We don’t pick these seasons, but they come to us. That this is the full continuum of experiences that happen in life.
If we locate ourselves with Qohelet as I suggested before, after the falling of the monarchy of living by Torah, of foreignness and unknowing, and no predictability, like there is in our lives, there is something beautiful here.
There is a space for it all. There is space for wailing. There is space for grieving. And anger. Don’t deny yourselves that.
It is the range of human experience, but the sum total of that experience (the adding up), if you add this up, it adds up to zero, to nothing. They cancel each other out. The joy and the tears. They all cancel each other out. Seven minus seven is zero. There is nothing new under the sun.
There is no linear progress, we are not going to make a net effort. But that’s Qohelet’s point. It’s only nothing if we try to add it up. When we ask the question, what does it add up to, what do our lives add up to, what is our legacy, we erase the beauty of the whole thing.
Harvest festival is in the fall, it’s a celebration, where people build hut like structures, and dwell and eat food and are in the hut as much as possible. Inherently in the celebration of Sukkot, you celebrate the moment that you’re in. If you had a great bounty that’s wonderful, but it has a time stamp on it. And even if it is a great harvest, you still have to do it again next year. The work continues. There is an inherit vulnerability about it. You could have a good harvest or bad harvest regardless of your efforts.
Instead of life being this linear goal, Qohelet affirms that we are moving between these poles of joy and grief, living and suffering.
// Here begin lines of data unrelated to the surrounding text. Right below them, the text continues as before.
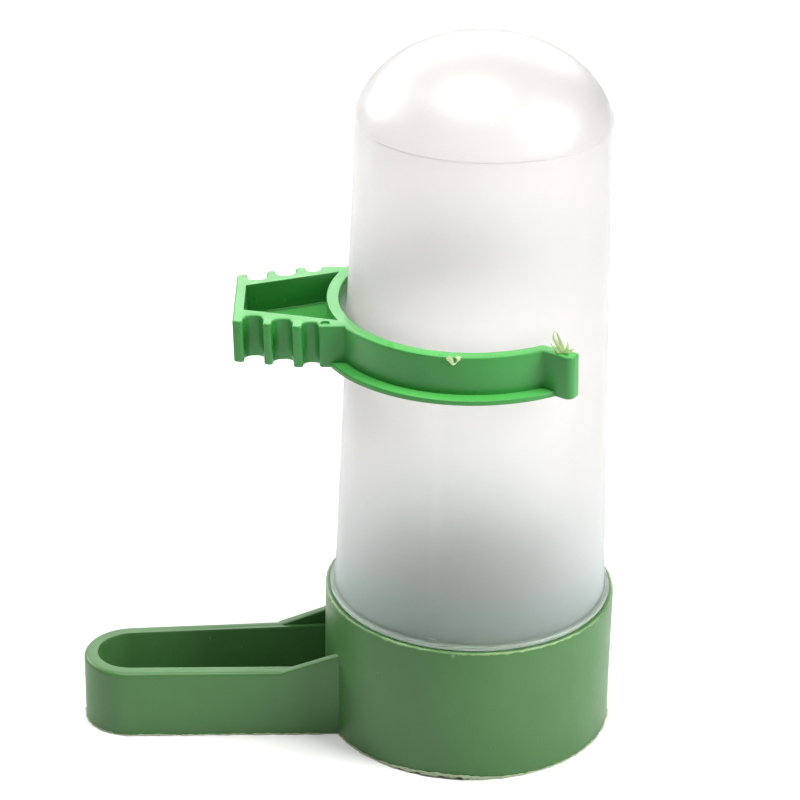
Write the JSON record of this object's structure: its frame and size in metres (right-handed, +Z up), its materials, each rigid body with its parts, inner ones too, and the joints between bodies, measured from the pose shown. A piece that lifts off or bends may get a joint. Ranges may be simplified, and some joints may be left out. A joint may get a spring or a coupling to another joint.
{
  "type": "poultry waterer fount",
  "caption": "Gravity drinker for cage birds: a domed frosted bottle stands mouth down in a green cup with a narrow trough, and a grooved clip round the bottle holds it to cage wires.",
  "frame": {"origin": "on the bottle's axis, at the underside of the base", "axes": "+Z up along the bottle's axis, the trough and the clip's wedge point along -X, +Y is the third axis"},
  "size_m": [0.1006, 0.0578, 0.1329],
  "materials": {
    "dark_green_plastic": "satin moulded polypropylene with a fine matt skin",
    "frosted_clear_plastic": "translucent natural polypropylene, frosted body and glossy dome",
    "light_green_plastic": "soft gloss moulded polypropylene"
  },
  "bodies": {
    "base": {"trough_base": "dark_green_plastic"},
    "bottle": {"bottle": "frosted_clear_plastic"},
    "clip": {"cage_clip": "light_green_plastic"}
  },
  "joints": [
    {"name": "bottle_lift", "type": "slide", "parent": "base", "child": "bottle", "axis": [0, 0, 1], "range_m": [0, 0.03]},
    {"name": "clip_slide", "type": "slide", "parent": "bottle", "child": "clip", "axis": [0, 0, 1], "range_m": [0, 0.06]}
  ]
}
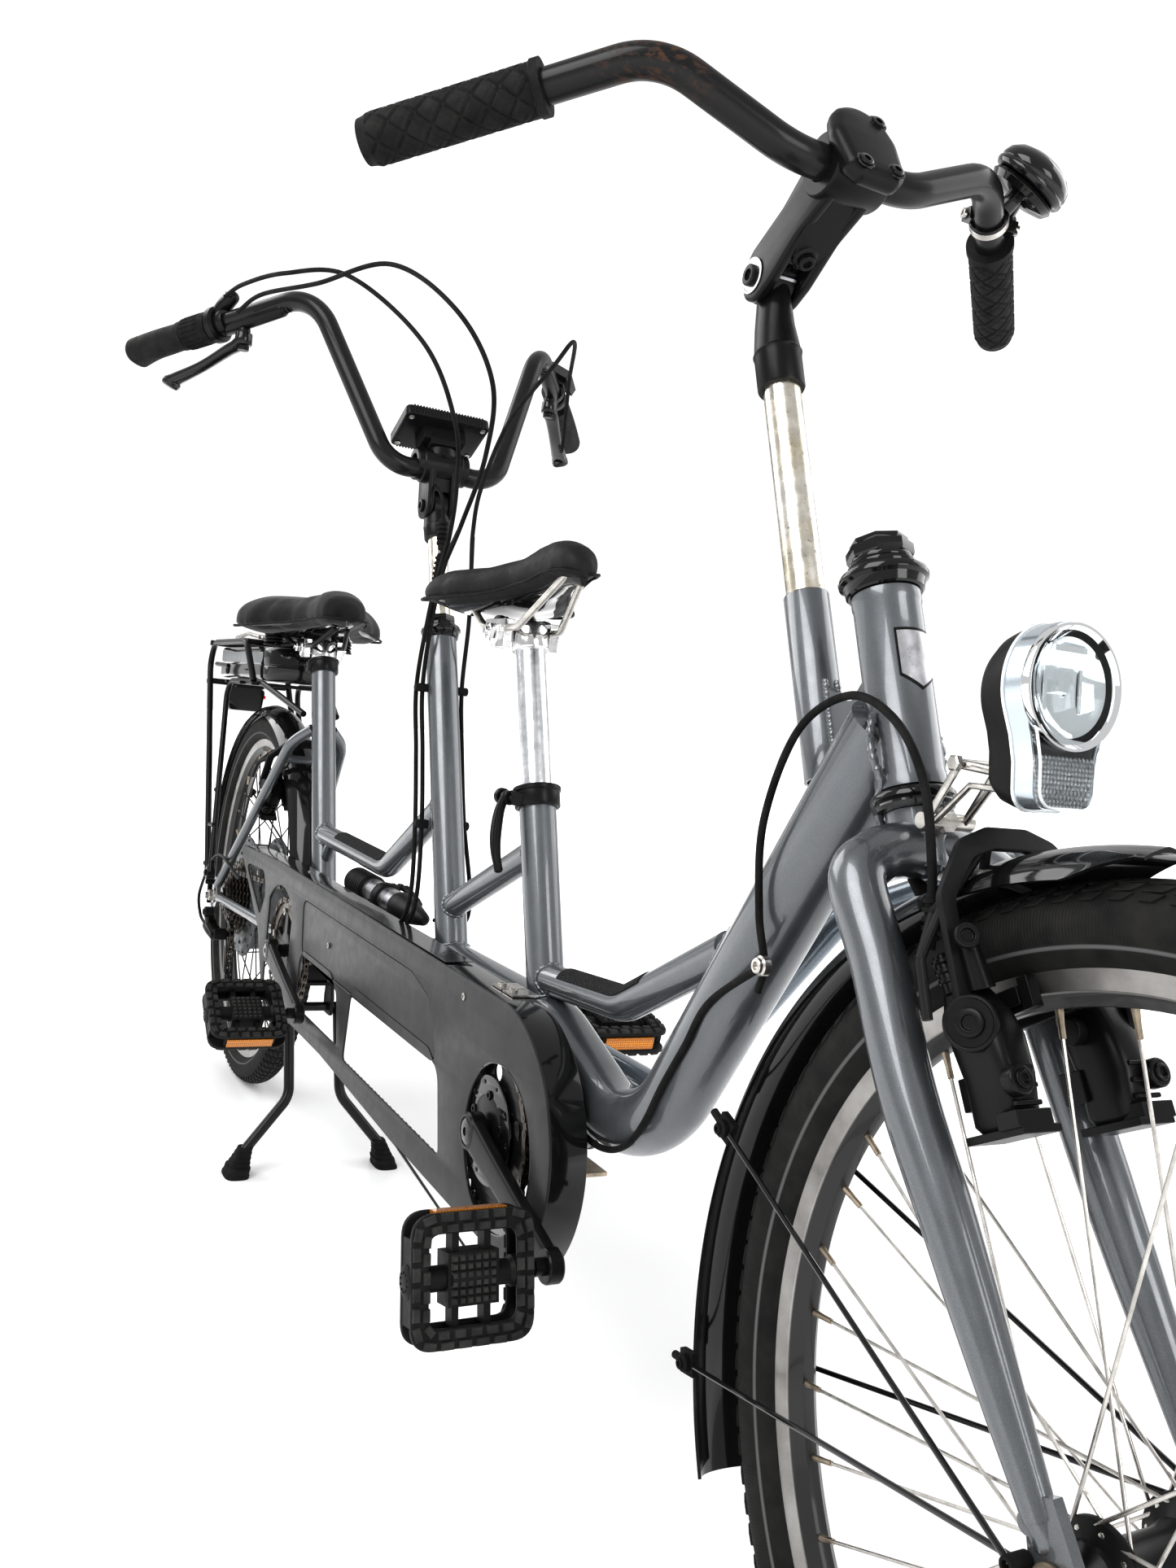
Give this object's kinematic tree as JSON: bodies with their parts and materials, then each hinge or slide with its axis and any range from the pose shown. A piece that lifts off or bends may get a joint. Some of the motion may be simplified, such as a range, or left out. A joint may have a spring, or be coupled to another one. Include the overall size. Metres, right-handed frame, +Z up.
{
  "type": "tandem bicycle",
  "caption": "Two-seat bicycle steered from the rear seat: swooping step-through frame, linked cranks in one chain case, motor rear wheel, rack, fenders and two-leg stand.",
  "frame": {"origin": "on the ground, midway along the bicycle in its centre plane", "axes": "+X towards the front wheel, +Y to the rider's left, +Z up"},
  "size_m": [2.3561, 0.6438, 1.1038],
  "materials": {
    "frame_paint": "gloss",
    "black_paint": "gloss",
    "black_metal": "satin",
    "black_plastic": "matte",
    "gloss_plastic": "gloss",
    "case_plastic": "satin",
    "steel": "worn",
    "chrome": "polished",
    "alloy": "satin",
    "motor_alloy": "cast",
    "rubber": "matte",
    "tyre": "matte",
    "lens": "clear",
    "saddle_cover": "matte"
  },
  "bodies": {
    "frame": {"main_frame": "frame_paint", "bearing_cups": "black_metal", "chain_case": "case_plastic", "rear_fender": "gloss_plastic", "rack": "black_metal", "seat_collars": "black_metal", "rear_brake": "black_metal", "tool_canister": "gloss_plastic", "stand_bracket": "black_metal", "derailleur": "black_metal", "rear_axle": "steel", "timing_chain": "steel", "drive_chain": "steel"},
    "battery_pack": {"battery": "gloss_plastic"},
    "seat_lever": {"quick_release_lever": "black_metal"},
    "stand": {"stand_legs": "black_paint", "stand_feet": "rubber"},
    "front_fork": {"fork": "frame_paint", "front_brake": "black_metal", "front_fender": "gloss_plastic", "headlight": "black_plastic", "headlight_lens": "lens", "front_axle": "steel"},
    "front_wheel": {"front_tyre": "tyre", "front_rim": "black_paint", "front_spokes": "steel", "front_hub": "black_metal"},
    "rear_wheel": {"rear_tyre": "tyre", "rear_rim": "black_paint", "rear_spokes": "black_paint", "hub_motor": "motor_alloy"},
    "cog_stack": {"cassette": "steel"},
    "front_cranks": {"front_crankset": "black_metal", "front_chainring": "black_metal"},
    "rear_cranks": {"rear_crankset": "alloy", "rear_chainrings": "steel"},
    "front_right_pedal": {"front_right_pedal": "black_plastic"},
    "front_left_pedal": {"front_left_pedal": "black_plastic"},
    "rear_right_pedal": {"rear_right_pedal": "black_plastic"},
    "rear_left_pedal": {"rear_left_pedal": "black_plastic"},
    "steering_rod": {"steering_rod": "frame_paint"},
    "rear_steering_column": {"rear_steerer": "black_metal"},
    "front_post": {"front_quill": "chrome"},
    "front_cockpit": {"front_stem": "black_metal", "front_bar": "black_paint", "front_grips": "rubber", "bell": "black_paint"},
    "rear_post": {"rear_quill": "chrome"},
    "rear_cockpit": {"rear_stem": "black_metal", "rear_bar": "black_paint", "rear_grips": "rubber", "brake_cylinders": "black_metal", "display": "black_plastic"},
    "right_lever": {"right_brake_lever": "black_metal"},
    "left_lever": {"left_brake_lever": "black_metal"},
    "shifter": {"twist_shifter": "black_plastic"},
    "front_seat": {"front_seatpost": "alloy", "front_saddle": "saddle_cover"},
    "rear_seat": {"rear_seatpost": "black_metal", "rear_saddle": "saddle_cover"}
  },
  "joints": [
    {"name": "rear_bar_steer", "type": "hinge", "parent": "frame", "child": "rear_steering_column", "pos_m": [-0.123, 0, 0.715], "axis": [-0.3535, 0, 0.9354], "range_deg": [-35, 35]},
    {"name": "fork_steer", "type": "hinge", "parent": "frame", "child": "front_fork", "pos_m": [0.63, 0, 0.734], "axis": [-0.3535, 0, 0.9354], "range_deg": [-35, 35]},
    {"name": "rod_swing", "type": "hinge", "parent": "rear_steering_column", "child": "steering_rod", "pos_m": [0.02475, 0.07, 0.32398], "axis": [-0.3535, 0, 0.9354], "range_deg": [-35, 35]},
    {"name": "front_wheel_spin", "type": "hinge", "parent": "front_fork", "child": "front_wheel", "pos_m": [0.879, 0, 0.3], "axis": [0, 1, 0], "continuous": true},
    {"name": "rear_wheel_spin", "type": "hinge", "parent": "frame", "child": "rear_wheel", "pos_m": [-0.863, 0, 0.3], "axis": [0, 1, 0], "continuous": true},
    {"name": "rear_crank_spin", "type": "hinge", "parent": "frame", "child": "rear_cranks", "pos_m": [-0.465, 0, 0.292], "axis": [0, 1, 0], "continuous": true},
    {"name": "front_crank_spin", "type": "hinge", "parent": "frame", "child": "front_cranks", "pos_m": [0.269, 0, 0.292], "axis": [0, 1, 0], "continuous": true},
    {"name": "cog_spin", "type": "hinge", "parent": "frame", "child": "cog_stack", "pos_m": [-0.863, 0, 0.3], "axis": [0, 1, 0], "continuous": true},
    {"name": "front_right_pedal_spin", "type": "hinge", "parent": "front_cranks", "child": "front_right_pedal", "pos_m": [0.43321, 0, 0.248], "axis": [0, 1, 0], "continuous": true},
    {"name": "front_left_pedal_spin", "type": "hinge", "parent": "front_cranks", "child": "front_left_pedal", "pos_m": [0.10479, 0, 0.336], "axis": [0, 1, 0], "continuous": true},
    {"name": "rear_right_pedal_spin", "type": "hinge", "parent": "rear_cranks", "child": "rear_right_pedal", "pos_m": [-0.30079, 0, 0.248], "axis": [0, 1, 0], "continuous": true},
    {"name": "rear_left_pedal_spin", "type": "hinge", "parent": "rear_cranks", "child": "rear_left_pedal", "pos_m": [-0.62921, 0, 0.336], "axis": [0, 1, 0], "continuous": true},
    {"name": "front_post_height", "type": "slide", "parent": "frame", "child": "front_post", "axis": [-0.3535, 0, 0.9354], "range_m": [-0.05, 0.04]},
    {"name": "front_stem_tilt", "type": "hinge", "parent": "front_post", "child": "front_cockpit", "pos_m": [0.471, 0, 0.959], "axis": [0, 1, 0], "range_deg": [-40, 20]},
    {"name": "rear_post_height", "type": "slide", "parent": "rear_steering_column", "child": "rear_post", "axis": [-0.3535, 0, 0.9354], "range_m": [-0.03, 0.04]},
    {"name": "rear_stem_tilt", "type": "hinge", "parent": "rear_post", "child": "rear_cockpit", "pos_m": [-0.18062, 0, 0.86748], "axis": [0, 1, 0], "range_deg": [-22, 20]},
    {"name": "right_brake_pull", "type": "hinge", "parent": "rear_cockpit", "child": "right_lever", "pos_m": [-0.34667, -0.20114, 1.05026], "axis": [0, 0, -1], "range_deg": [0, 14]},
    {"name": "left_brake_pull", "type": "hinge", "parent": "rear_cockpit", "child": "left_lever", "pos_m": [-0.34667, 0.20114, 1.05026], "axis": [0, 0, 1], "range_deg": [0, 14]},
    {"name": "gear_twist", "type": "hinge", "parent": "rear_cockpit", "child": "shifter", "pos_m": [-0.40413, -0.24189, 1.06411], "axis": [0.8059, 0.5624, 0.1852], "range_deg": [0, 90]},
    {"name": "quick_release_swing", "type": "hinge", "parent": "frame", "child": "seat_lever", "pos_m": [0.17018, -0.028, 0.56541], "axis": [-1, 0, 0], "range_deg": [0, 100]},
    {"name": "front_saddle_height", "type": "slide", "parent": "frame", "child": "front_seat", "axis": [-0.3338, 0, 0.9426], "range_m": [-0.06, 0.05]},
    {"name": "rear_saddle_height", "type": "slide", "parent": "frame", "child": "rear_seat", "axis": [-0.3338, 0, 0.9426], "range_m": [0, 0.08]},
    {"name": "battery_slide", "type": "slide", "parent": "frame", "child": "battery_pack", "axis": [-1, 0, 0], "range_m": [0, 0.36]},
    {"name": "stand_fold", "type": "hinge", "parent": "frame", "child": "stand", "pos_m": [-0.493, 0, 0.208], "axis": [0, 1, 0], "range_deg": [0, 78]}
  ],
  "couplings": [
    {"joint": "fork_steer", "follows": "rear_bar_steer", "ratio": 1},
    {"joint": "rod_swing", "follows": "rear_bar_steer", "ratio": -1},
    {"joint": "front_crank_spin", "follows": "rear_crank_spin", "ratio": 1},
    {"joint": "cog_spin", "follows": "rear_crank_spin", "ratio": 2}
  ]
}
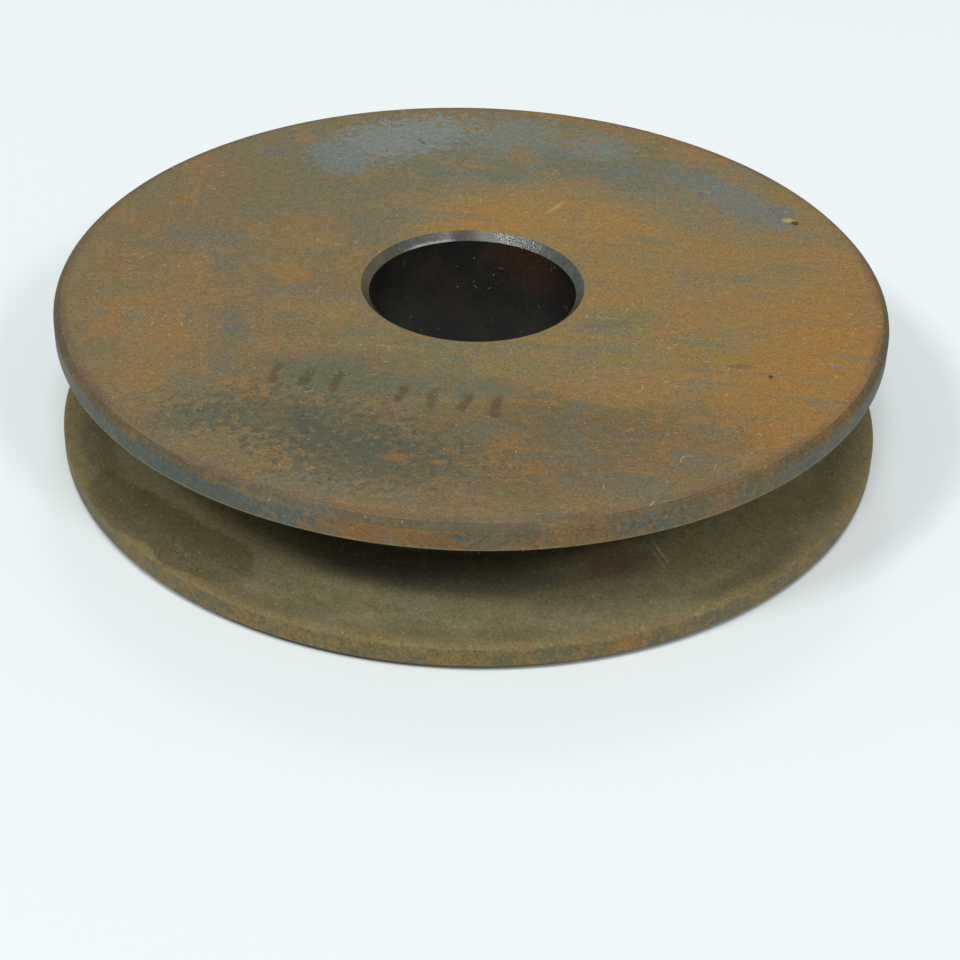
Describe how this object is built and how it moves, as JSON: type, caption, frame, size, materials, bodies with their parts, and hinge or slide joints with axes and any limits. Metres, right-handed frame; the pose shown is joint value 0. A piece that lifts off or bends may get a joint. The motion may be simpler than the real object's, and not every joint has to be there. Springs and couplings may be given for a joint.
{
  "type": "v belt pulley",
  "caption": "Flat steel idler pulley with a V groove round its rim and a plain bush pressed into its bore, with light rust, patches of mill scale and dust.",
  "frame": {"origin": "centre of the bore at the lower face, which the pulley lies on", "axes": "+Z along the shaft axis from the lower face to the upper face; the pulley is the same all round, so X and Y are free"},
  "size_m": [0.1016, 0.1016, 0.0196],
  "materials": {
    "rusted_plate": "hot rolled plate turned at the rim, thin brown rust over blue grey mill scale, dusty, matt",
    "oiled_bush_steel": "turned steel, dark with old oil in the bore, bare blue grey at the chamfered ends, satin"
  },
  "bodies": {
    "root": {"v_groove_sheave": "rusted_plate", "bore_bush": "oiled_bush_steel"}
  },
  "joints": []
}
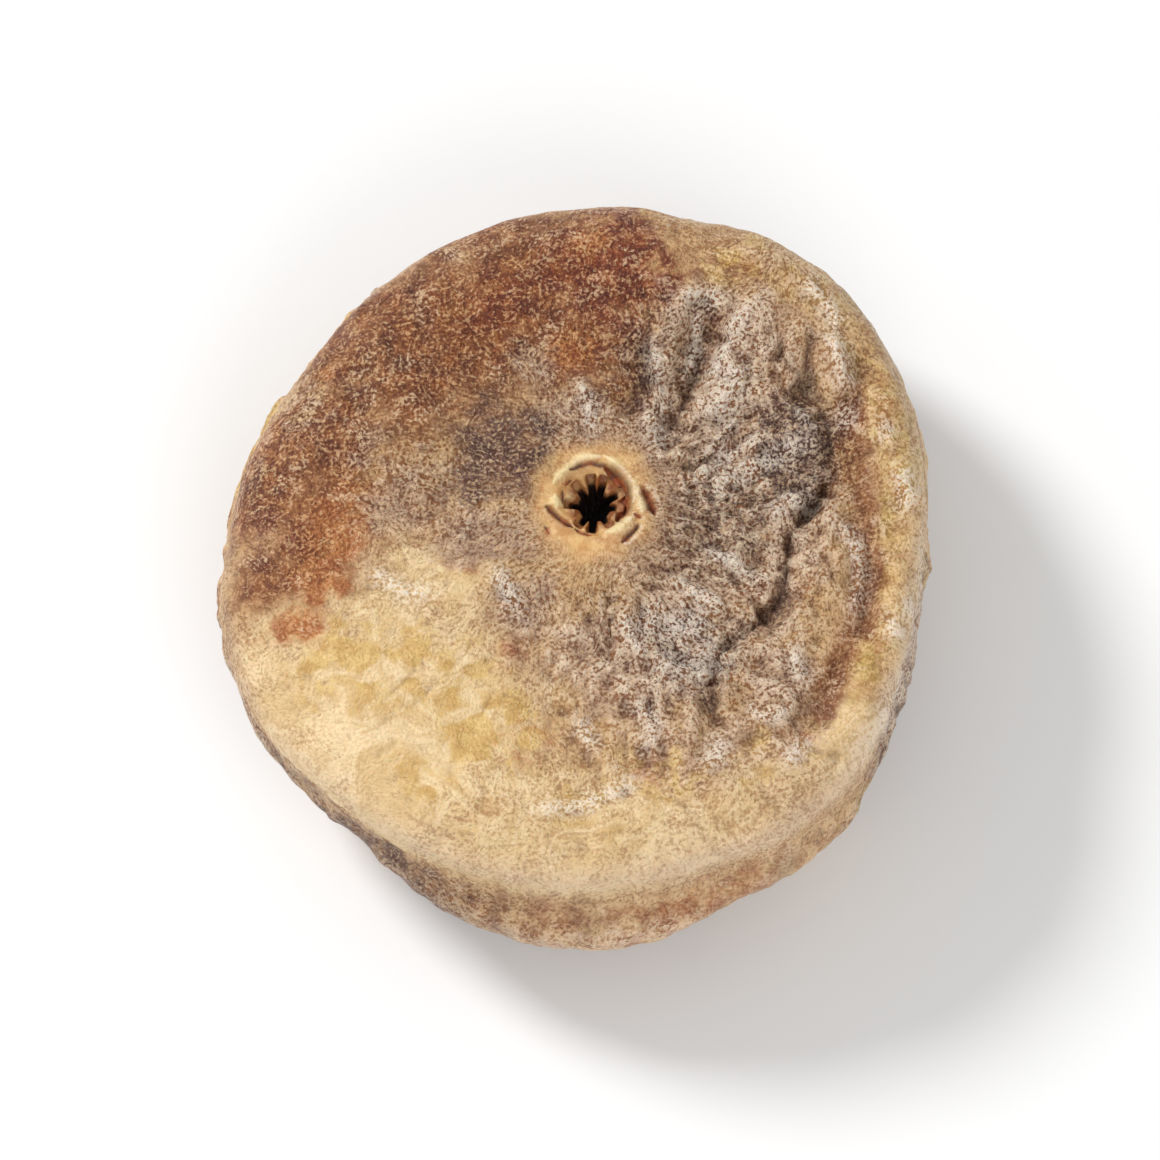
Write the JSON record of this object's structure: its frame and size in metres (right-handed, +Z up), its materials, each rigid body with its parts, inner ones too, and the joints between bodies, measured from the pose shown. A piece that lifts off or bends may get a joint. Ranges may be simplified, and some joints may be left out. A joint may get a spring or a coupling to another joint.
{
  "type": "dried fig",
  "caption": "Whole dried fig, pulled flat into a thick round disc with its eye on top and its stem end underneath.",
  "frame": {"origin": "on the surface it rests on, under the middle of its bounding box", "axes": "+Z up through the face that holds the eye, +X towards the raised edge fold, +Y away from the viewer"},
  "size_m": [0.0464, 0.0496, 0.0165],
  "materials": {
    "skin": "dried fruit skin, tan to ochre with brown and lilac-grey patches, dull, with fine pale sugar crystals"
  },
  "bodies": {
    "root": {"dried_fig": "skin"}
  },
  "joints": []
}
We’ll never achieve permanent happiness, but we will also not live in permanent mourning.
The beauty here, is if you are in a time of mourning, mourn. There will be dancing again.
And if you are in a time of dancing, then dance. Don’t worry about when the music stops but hear it and lift your eyes and see it. When it’s time to dance, be present to it. Live it. All of it.
In the name of the Creator, Redeemer, Sustainer. Amen.